Each morning recently, when I ask the little AI machine that lives in our kitchen what the weather is out there today, it replies in an increasingly chipper voice, with something ridiculous like:
“Well, it’s a scorcher in Greensboro today! The high will be 93. It feels like 101!”
As we head into the July 4th weekend, this gives me three thoughts:
1) That AI voice will just continue to get more chipper as the heat increases, year after year, until all the humans are dead and the machines can take over without firing a single shot.
2) Can you imagine how awful every single delegate to the Second Continental Congress must have smelled in July 1776? Thomas Jefferson recorded the afternoon temperature in Philadelphia at a balmy 76 degrees, but everyone was in frock coats, waistcoats, knee breeches, stockings, powdered wigs, and cravats. Also, they rarely bathed.
3) We are well and truly into summer. Time for tomatoes.
I have sung the praises of the Southern tomato sandwich in this space before. And I’m certainly going to be agitating for downtown’s Chez Genèse to bring back their spin on the classic. But when I think about summer tomatoes, I think about my great-grandmother and my mother in their home gardens, carefully selecting the best tomatoes before breaking out the soft white bread, cracked black pepper, and Duke’s mayo.

But my wife and I are apartment people, so no garden. I’ve been hitting the local farmer’s markets instead.
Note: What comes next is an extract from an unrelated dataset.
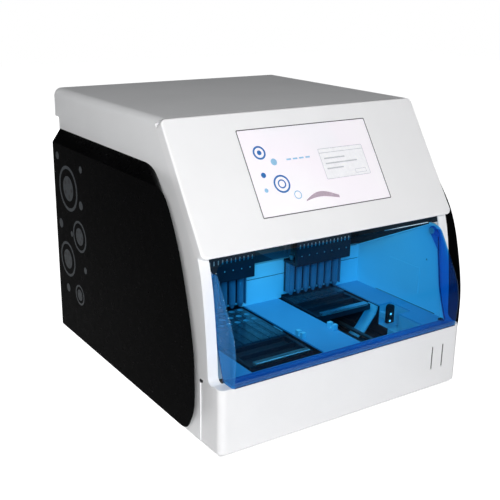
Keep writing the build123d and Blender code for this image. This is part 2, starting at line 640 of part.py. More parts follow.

There are a lot of great reasons to skip the grocery store’s produce aisle this summer and source the good stuff closer to home. Supporting North Carolina agriculture, regional farms, and farmers, feels good. But you’re also going to be shocked how much better your tomatoes, squash, berries, apples, and peaches taste when they aren’t shipped in from Mexico, California, Florida, or Georgia but come from right down the road.
There’s also something to the farmer’s market experience itself, whether you’re hitting the big Piedmont Triad Farmer’s Market in Colfax, the Greensboro Farmer’s Curb Market on Yanceyville Street, or the Corner Farmers Market on West Market Street. These places are like chilled-out ComicCons for agriculture nerds. All the passion, all the expertise and, in some cases, all the fantasy.
A common sight these days among the bell peppers, blueberries, and back bacon, are large refrigerators with warning signs: “Not For Human Consumption.”

They are, of course, full of raw milk. The sign is a bit of a wink and a nod. People line up to buy and consume the stuff—and to proselytize about it. This is, in a sense, in the great farmer’s market tradition of homeopathic creams, tinctures, pills, powders, and poultices of the type that got traveling quack doctors run out of small towns in musicals. It’s all part of the charm.
While it won’t cure any specific ailments, I highly recommend the peach preserves from Houser Farms in Vale, N.C. The large jar I picked up last weekend won’t last the month in our house, where I’m using it for everything from morning toast and turkey sandwiches to summer cocktails.
They reminded me of the homemade preserves a friend gifted us last year, made with fruit from the public orchard on Greensboro’s recently completed Downtown Greenway. Talk about local. We’ve been thinking about picking some things there ourselves. Maybe we’re garden people after all.